Surpreendido com a extensão e a densidade dos dados estatísticos do estudo “Contribuições para o Estudo da Questão Agrária”, elaborado na prisão, destaca a contribuição da obra para a visibilidade de problemas como a dimensão e posse da propriedade e as condições dos camponeses.

O primeiro contacto com Álvaro Cunhal ocorre em 29 de Dezembro, na 1ª Conferência dos Camponeses do Norte. E prossegue nas reuniões regulares da comissão de agricultura junto ao Comité Central, nas quais Cunhal participa. “Tinha uma extraordinária capacidade para ouvir e ouvia com paciência e humildade as informações de todo o país.”

O momento mais “empolgante” partilhado foi a campanha eleitoral de 1987, na qual Lopes era cabeça de lista em Vila Real. A caravana na região foi bem recebida e o comício encheu. “Foram momentos de grande exaltação”. Mas “os resultados não corresponderam”: Cavaco Silva teve a primeira maioria absoluta.
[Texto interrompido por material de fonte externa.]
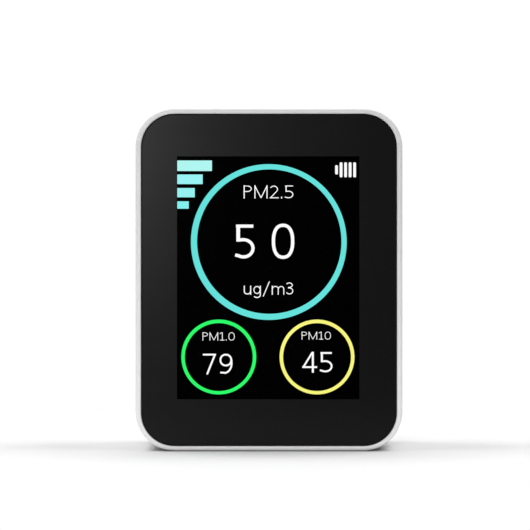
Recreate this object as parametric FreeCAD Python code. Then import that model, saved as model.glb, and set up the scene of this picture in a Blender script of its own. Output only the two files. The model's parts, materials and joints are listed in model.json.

Eleito para a Comissão Política (1990), Agostinho Lopes viveu os momentos de “tensão e muito grande preocupação com as rupturas na União Soviética”. Cunhal desenvolveu “um grande esforço de racionalização na compreensão dos acontecimentos”, especialmente o desmoronamento do Bloco Socialista e os efeitos na alteração na correlação de forças. A.M.

 

Evocação da DORF

Ontem, no âmbito das comemorações do centenário do ex-secretário-geral do PCP, a Direcção da Organização Regional do Porto do PCP promoveu, no Salão do Clube dos Fenianos Portuenses, uma sessão evocativa do contributo de Cunhal para a luta dos trabalhadores já depois do 25 de Abril. A sessão incluiu a exibição de um filme alusivo às visitas de Cunhal ao Norte entre 1974 e 1984. “Nos momentos mais difíceis vividos sobre a tirania fascista, o Porto deu elevadas provas da sua fidelidade aos ideais democráticos de combatividade, da sua inabalável confiança no futuro”, afirmou Cunhal em 1974.

O líder comunista voltou várias vezes, já como membro do Primeiro Governo Provisório, para comícios, congressos e para a primeira Festa da Alegria, em Braga.

Em Abril de 1976, reforçou a importância da defesa da Constituição Portuguesa. “Representa uma grande vitória dos trabalhadores porque, com a sua luta, levaram a cabo e tornaram irreversíveis transformações profundas das estruturas económicas e sociais”.

A 25 de Março de 1977, desmascarou a “política de recuperação capitalista” de Mário Soares, cujo governo cairia oito dias depois.